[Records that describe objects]

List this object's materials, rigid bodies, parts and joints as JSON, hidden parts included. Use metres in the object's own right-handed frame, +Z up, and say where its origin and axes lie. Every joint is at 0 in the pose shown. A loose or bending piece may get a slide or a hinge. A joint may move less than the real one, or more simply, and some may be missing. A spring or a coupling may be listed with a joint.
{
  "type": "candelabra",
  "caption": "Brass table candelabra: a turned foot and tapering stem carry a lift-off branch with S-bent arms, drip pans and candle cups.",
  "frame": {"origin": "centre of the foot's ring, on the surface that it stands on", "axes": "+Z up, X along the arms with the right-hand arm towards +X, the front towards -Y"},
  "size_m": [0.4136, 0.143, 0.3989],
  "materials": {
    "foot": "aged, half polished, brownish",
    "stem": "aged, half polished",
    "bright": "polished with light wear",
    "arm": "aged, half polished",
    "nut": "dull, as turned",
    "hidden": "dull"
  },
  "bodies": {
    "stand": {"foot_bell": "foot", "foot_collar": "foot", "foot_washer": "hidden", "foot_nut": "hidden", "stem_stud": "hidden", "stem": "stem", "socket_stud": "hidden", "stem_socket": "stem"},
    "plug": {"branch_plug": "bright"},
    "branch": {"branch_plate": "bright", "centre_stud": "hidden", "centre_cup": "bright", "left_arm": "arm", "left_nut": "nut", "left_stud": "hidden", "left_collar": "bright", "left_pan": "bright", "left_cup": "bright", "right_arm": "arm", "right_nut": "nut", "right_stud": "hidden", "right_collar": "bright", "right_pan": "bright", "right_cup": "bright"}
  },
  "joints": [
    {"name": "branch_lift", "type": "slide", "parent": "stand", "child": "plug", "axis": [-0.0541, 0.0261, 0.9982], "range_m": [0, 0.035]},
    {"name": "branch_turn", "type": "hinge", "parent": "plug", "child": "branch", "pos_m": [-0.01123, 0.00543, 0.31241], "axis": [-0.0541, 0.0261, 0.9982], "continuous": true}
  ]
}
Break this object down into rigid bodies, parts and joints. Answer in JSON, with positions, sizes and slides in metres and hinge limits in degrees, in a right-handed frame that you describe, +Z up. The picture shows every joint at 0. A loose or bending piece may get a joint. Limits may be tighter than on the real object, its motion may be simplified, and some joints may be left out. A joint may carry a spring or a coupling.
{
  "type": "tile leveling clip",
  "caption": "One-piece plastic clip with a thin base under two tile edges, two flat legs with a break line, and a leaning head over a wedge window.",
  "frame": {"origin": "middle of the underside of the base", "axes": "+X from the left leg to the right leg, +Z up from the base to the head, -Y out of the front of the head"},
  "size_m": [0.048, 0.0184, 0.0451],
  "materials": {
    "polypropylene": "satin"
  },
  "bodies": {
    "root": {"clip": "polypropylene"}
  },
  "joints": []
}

---

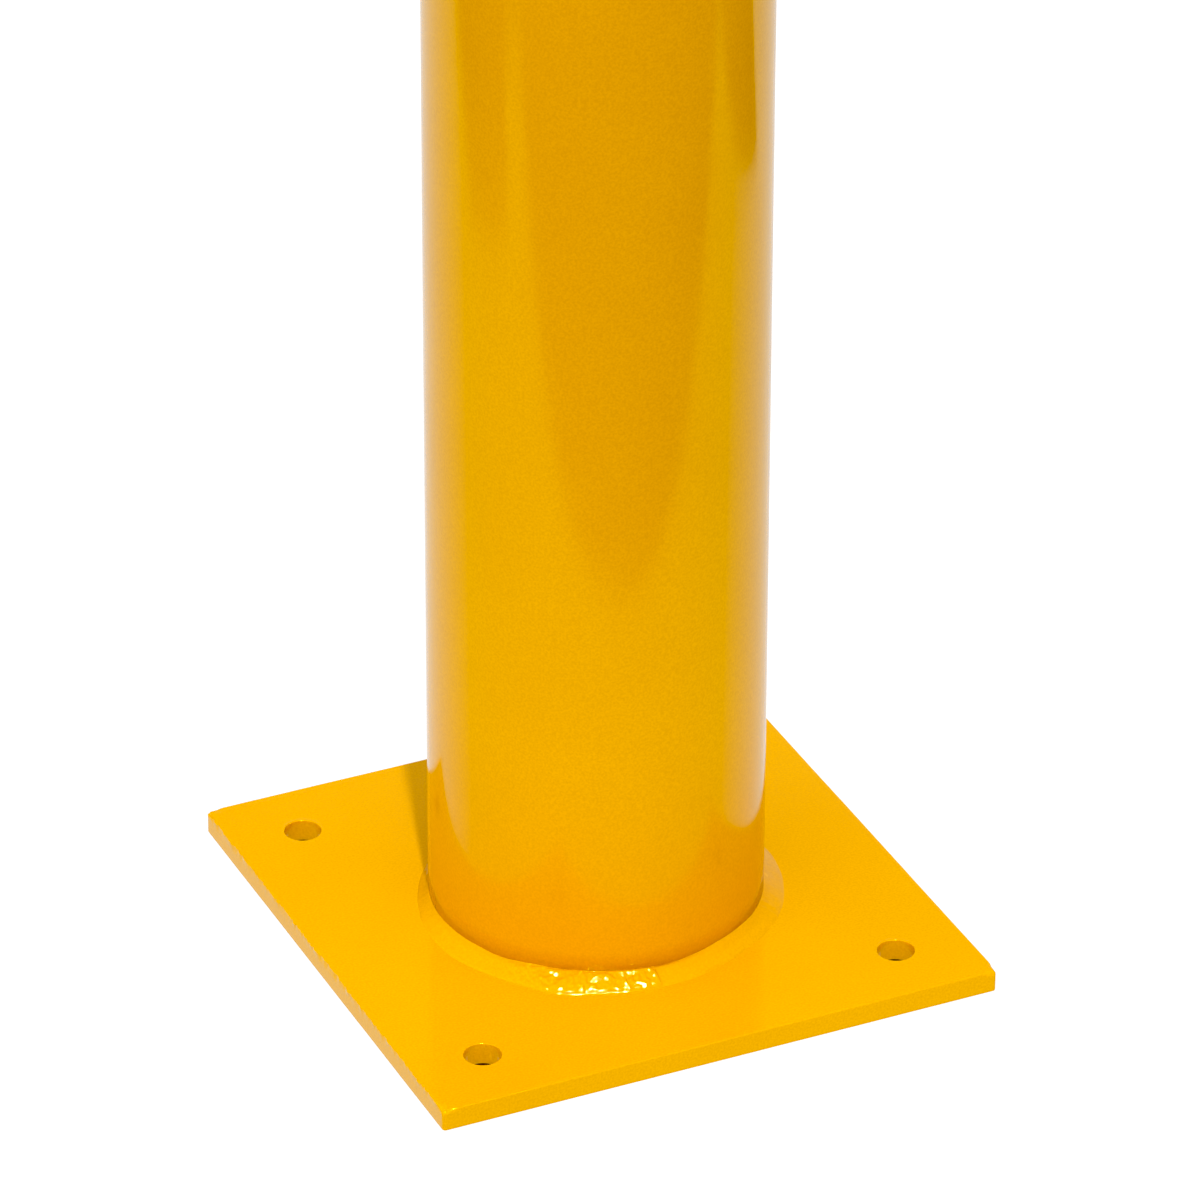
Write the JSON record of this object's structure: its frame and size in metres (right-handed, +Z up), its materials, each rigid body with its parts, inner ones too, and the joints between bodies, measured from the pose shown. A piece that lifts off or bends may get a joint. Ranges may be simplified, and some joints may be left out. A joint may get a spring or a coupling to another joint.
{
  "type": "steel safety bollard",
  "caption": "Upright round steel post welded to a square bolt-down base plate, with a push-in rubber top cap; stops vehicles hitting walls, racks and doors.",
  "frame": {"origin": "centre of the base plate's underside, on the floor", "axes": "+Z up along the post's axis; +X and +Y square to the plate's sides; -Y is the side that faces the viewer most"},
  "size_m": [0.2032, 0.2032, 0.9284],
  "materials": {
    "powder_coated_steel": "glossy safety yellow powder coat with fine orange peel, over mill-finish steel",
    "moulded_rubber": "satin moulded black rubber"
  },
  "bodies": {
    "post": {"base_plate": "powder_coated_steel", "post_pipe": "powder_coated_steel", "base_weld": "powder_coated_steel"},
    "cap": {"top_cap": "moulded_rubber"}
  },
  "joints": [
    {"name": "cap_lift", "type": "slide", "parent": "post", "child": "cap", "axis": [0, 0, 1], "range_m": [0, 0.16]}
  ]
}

#### Short task:
Among the records above, find each line holding the string "from" and pull it out.

#### Output:
  "frame": {"origin": "middle of the underside of the base", "axes": "+X from the left leg to the right leg, +Z up from the base to the head, -Y out of the front of the head"},
Write the JSON record of this object's structure: its frame and size in metres (right-handed, +Z up), its materials, each rigid body with its parts, inner ones too, and the joints between bodies, measured from the pose shown. A piece that lifts off or bends may get a joint. Ranges may be simplified, and some joints may be left out. A joint may get a spring or a coupling to another joint.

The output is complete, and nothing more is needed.